Durante meses, el debate sobre la toma más grande del país se centró en una sola pregunta: ¿se compraría o no el terreno? El precio dominó la discusión, con una brecha relevante entre la tasación fiscal y la valorización de los dueños, que parecía cerrarse en las últimas semanas y daba una luz de esperanza tras seis meses de negociación. Sin embargo, la mesa técnica no llegó a acuerdo. Pero ¿fue solo el precio el problema?

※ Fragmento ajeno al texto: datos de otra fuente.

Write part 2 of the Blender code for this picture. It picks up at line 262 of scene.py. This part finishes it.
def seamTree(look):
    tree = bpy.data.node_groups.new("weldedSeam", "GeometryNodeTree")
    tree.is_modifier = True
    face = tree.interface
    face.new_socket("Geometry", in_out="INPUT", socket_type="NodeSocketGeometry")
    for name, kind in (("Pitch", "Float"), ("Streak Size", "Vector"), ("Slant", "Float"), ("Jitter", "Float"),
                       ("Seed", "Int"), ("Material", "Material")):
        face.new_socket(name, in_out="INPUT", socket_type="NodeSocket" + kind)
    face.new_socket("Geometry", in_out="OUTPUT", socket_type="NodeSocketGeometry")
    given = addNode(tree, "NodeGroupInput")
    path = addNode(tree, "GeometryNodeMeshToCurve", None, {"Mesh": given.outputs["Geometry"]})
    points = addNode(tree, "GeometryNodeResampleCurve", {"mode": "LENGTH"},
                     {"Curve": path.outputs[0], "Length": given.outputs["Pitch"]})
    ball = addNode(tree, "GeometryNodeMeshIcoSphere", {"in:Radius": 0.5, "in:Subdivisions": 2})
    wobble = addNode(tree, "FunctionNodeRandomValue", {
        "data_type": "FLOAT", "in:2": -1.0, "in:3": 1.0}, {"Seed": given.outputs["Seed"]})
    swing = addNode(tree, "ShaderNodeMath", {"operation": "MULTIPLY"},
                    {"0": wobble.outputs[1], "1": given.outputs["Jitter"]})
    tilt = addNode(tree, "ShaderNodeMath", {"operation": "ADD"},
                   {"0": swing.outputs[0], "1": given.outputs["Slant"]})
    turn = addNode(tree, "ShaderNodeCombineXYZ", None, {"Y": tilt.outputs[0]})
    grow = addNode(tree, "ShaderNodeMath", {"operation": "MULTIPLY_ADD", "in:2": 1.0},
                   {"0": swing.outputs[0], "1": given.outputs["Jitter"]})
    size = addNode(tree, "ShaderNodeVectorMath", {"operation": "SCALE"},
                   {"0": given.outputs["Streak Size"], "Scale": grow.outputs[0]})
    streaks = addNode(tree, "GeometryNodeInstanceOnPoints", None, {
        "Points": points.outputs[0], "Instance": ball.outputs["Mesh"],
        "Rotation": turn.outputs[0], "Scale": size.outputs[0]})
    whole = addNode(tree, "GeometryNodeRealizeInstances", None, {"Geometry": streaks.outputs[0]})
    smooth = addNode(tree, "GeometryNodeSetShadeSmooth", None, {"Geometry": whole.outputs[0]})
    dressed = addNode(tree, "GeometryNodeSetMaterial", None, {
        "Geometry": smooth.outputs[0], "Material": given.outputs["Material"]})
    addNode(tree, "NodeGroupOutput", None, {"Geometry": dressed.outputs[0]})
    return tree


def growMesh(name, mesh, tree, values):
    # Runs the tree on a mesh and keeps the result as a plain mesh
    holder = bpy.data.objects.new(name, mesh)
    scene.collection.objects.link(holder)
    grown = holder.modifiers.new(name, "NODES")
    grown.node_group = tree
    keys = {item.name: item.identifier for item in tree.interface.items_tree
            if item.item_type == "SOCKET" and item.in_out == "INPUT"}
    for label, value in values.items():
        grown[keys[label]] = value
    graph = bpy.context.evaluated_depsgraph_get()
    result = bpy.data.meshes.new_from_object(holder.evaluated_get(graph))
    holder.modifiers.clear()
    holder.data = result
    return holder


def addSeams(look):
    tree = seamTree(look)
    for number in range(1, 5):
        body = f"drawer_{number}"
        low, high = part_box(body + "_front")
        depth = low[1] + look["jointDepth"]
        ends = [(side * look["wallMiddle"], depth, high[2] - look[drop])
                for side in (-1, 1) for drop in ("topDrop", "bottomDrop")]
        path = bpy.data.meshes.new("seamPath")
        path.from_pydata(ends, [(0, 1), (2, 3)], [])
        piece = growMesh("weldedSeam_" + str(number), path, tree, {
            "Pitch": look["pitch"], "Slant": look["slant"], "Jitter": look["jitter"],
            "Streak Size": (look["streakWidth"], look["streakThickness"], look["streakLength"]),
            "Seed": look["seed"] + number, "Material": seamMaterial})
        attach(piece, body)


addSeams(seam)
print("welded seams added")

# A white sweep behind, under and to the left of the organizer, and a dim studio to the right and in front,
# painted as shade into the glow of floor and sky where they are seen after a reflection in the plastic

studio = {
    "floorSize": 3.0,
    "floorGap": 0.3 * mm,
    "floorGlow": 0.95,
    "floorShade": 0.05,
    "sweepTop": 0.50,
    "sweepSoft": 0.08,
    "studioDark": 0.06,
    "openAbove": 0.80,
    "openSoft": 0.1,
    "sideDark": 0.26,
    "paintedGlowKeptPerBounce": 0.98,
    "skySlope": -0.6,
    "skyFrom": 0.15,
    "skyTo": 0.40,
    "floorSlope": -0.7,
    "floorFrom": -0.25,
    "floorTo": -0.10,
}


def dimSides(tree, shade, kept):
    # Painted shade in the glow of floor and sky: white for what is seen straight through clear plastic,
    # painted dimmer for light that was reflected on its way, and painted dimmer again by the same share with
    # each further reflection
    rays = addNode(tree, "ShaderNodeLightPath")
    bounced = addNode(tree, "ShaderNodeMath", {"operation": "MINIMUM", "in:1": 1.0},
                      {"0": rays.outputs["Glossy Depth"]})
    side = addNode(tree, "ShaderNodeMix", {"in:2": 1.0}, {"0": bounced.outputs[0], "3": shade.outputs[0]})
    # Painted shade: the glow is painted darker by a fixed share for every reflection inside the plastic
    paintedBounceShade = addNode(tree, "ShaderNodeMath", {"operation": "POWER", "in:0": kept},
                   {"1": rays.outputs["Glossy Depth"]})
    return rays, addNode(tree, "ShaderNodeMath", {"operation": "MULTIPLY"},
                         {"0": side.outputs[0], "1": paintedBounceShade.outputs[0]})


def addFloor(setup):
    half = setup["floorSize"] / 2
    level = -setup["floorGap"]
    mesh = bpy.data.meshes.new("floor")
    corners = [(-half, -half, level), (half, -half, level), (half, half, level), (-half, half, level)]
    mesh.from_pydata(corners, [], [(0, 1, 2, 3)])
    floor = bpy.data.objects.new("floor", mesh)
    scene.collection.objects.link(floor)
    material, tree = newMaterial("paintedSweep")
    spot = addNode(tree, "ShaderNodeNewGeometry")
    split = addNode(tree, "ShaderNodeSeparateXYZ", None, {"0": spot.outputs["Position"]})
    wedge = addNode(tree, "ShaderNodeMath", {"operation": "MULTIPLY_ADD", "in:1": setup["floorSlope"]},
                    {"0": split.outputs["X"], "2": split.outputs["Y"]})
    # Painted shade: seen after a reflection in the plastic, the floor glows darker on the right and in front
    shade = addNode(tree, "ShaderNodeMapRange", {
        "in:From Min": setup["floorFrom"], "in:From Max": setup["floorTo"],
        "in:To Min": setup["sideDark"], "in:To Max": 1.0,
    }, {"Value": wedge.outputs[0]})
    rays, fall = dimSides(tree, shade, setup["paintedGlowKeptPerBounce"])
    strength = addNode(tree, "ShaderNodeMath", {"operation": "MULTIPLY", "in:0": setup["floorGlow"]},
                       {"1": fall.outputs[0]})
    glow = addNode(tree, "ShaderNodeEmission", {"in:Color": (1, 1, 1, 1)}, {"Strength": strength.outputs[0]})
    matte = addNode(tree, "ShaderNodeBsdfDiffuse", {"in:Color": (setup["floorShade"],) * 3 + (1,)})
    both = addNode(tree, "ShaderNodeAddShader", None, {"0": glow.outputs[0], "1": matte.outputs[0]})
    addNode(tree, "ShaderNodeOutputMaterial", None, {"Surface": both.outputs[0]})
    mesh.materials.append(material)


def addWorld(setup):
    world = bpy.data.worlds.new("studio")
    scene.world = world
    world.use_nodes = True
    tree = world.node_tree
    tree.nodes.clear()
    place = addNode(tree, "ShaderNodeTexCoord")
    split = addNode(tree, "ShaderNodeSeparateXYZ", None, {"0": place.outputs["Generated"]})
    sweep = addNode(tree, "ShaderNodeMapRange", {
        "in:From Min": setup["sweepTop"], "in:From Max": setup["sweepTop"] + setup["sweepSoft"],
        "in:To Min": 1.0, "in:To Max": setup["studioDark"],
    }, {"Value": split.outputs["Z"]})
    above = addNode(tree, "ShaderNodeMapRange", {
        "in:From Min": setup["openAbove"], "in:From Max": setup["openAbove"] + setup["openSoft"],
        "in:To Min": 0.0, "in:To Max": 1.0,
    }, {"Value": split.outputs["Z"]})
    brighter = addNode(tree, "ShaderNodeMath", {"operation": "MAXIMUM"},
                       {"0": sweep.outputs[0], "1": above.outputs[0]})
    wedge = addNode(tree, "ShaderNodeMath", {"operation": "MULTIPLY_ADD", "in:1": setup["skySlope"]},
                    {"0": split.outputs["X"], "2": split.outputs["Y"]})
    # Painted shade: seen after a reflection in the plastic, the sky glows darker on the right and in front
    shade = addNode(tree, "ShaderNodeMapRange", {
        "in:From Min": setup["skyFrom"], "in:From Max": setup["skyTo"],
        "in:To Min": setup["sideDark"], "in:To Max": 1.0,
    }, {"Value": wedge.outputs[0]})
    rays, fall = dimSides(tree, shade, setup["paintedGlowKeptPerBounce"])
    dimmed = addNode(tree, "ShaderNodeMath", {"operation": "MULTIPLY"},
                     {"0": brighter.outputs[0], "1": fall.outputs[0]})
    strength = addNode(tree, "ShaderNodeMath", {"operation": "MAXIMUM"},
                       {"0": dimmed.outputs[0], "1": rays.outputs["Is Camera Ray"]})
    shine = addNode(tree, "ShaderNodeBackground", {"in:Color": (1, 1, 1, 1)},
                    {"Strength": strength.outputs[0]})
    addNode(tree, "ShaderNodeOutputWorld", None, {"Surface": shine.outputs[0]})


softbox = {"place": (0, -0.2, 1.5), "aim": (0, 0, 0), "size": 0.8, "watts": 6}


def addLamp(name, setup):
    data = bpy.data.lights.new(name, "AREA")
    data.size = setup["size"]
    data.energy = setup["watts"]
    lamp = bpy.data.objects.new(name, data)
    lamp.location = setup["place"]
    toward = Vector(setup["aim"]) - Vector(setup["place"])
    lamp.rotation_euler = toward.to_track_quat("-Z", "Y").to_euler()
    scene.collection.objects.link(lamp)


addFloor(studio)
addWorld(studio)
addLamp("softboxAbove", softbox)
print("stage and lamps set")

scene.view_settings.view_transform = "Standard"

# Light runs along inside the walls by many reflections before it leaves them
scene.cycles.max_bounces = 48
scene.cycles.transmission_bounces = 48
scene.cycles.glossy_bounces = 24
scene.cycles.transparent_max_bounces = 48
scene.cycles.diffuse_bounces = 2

Aunque el Minvu atribuyó el quiebre a la falta de consenso en el precio, la inmobiliaria señaló que la incertidumbre del modelo completo hacía inviable la venta. Y tenía razón. Más allá del valor del suelo, persistían dudas sobre el financiamiento, las garantías frente a posibles incumplimientos y la viabilidad de completar el proyecto.

En primer lugar, nunca fue claro quién financiaría la operación. Las familias habían pagado una cuota inicial de $200.000 y proyectaban una mensual de $75.000, lo que implica un horizonte mayor a 15 años para cubrir la deuda. Esto es hasta cinco veces más largo que un proyecto inmobiliario tradicional. Si los bancos son reticentes a financiar terrenos a inmobiliarias, ¿qué hacía pensar que alguna institución financiera estaría dispuesta a respaldar una cooperativa de este tamaño y donde muchos hogares ni siquiera participan del sistema financiero y del mercado laboral? ¿Qué pasaría cuando algunas familias dejaran de seguir pagando por falta de empleo u otro motivo?

La historia nos ofrecía lecciones en esta materia. Las políticas habitacionales de los años 60 que ofertaban préstamos blandos fracasaron, en parte, por la alta morosidad que llevó a flujos menores de lo proyectado y a que el Estado asumiera la deuda. Hoy, con 40 cooperativas en un solo predio y una escala mucho mayor, el riesgo de repetir ese fracaso era alto. Esto permite entender la falta de un aval en la gestión que comprara el terreno en un solo acto.

Segundo, no había garantías claras. No existía claridad sobre qué ocurriría en caso de cuotas impagas ni qué pasaría con las 422 familias que no ingresaron a alguna cooperativa. ¿Se les desalojaría? ¿Quién lo haría? Si la responsabilidad recaía en los propios vecinos, que serían los nuevos dueños, el riesgo de un conflicto interno era evidente y podría quebrar la convivencia lograda hasta ahora.

Tercero, el desafío no terminaba con la compra, pues no había garantías para el término del proyecto. Un riesgo no discutido es que, aunque el Ministerio de Vivienda se comprometió a urbanizar el lote, no había certezas sobre su desarrollo. Es importante destacar que las viviendas existentes no necesariamente cumplen con los estándares de habitabilidad vigente. Por lo tanto, regularizarlas implicaría gastar en permisos y ajustes constructivos, lo cual encarecería aún más el proyecto. Si el terreno ya estaba adquirido, los incentivos podrían haberse volcado a invertir en las viviendas en vez de seguir pagando las cuotas del terreno.

A todo lo anterior se suma el riesgo simbólico al validar la toma como un mecanismo legítimo para forzar negociaciones. La urgencia por resolver el conflicto y la magnitud de la ocupación dejaron a la inmobiliaria en una posición desventajosa, forzándola a negociar un terreno cuyo valor se había reducido.

De haberse concretado la transacción, el daño patrimonial habría desincentivado aún más la inversión en zonas periféricas –donde se venden proyectos con subsidios–. Además, se habría enviado una señal equivocada a las más de 270 mil familias allegadas y a quienes, pese a contar con un subsidio asignado, esperan más de siete años para hacerlo efectivo por la falta de oferta.

En síntesis, la toma de San Antonio no era solo un problema de precio, sino del modelo de trabajo. Que la negociación fallara es una noticia lamentable para los pobladores, pero la negociación nació con letra muerta al no existir un diseño integral que abordara la construcción, el financiamiento, la convivencia y la sostenibilidad de un terreno equivalente a una ciudad pequeña como Corral o un barrio entero como Curauma. El Minvu no debió experimentar con el modelo de cooperativas para darse un gusto ideológico. Ojalá sea una lección aprendida.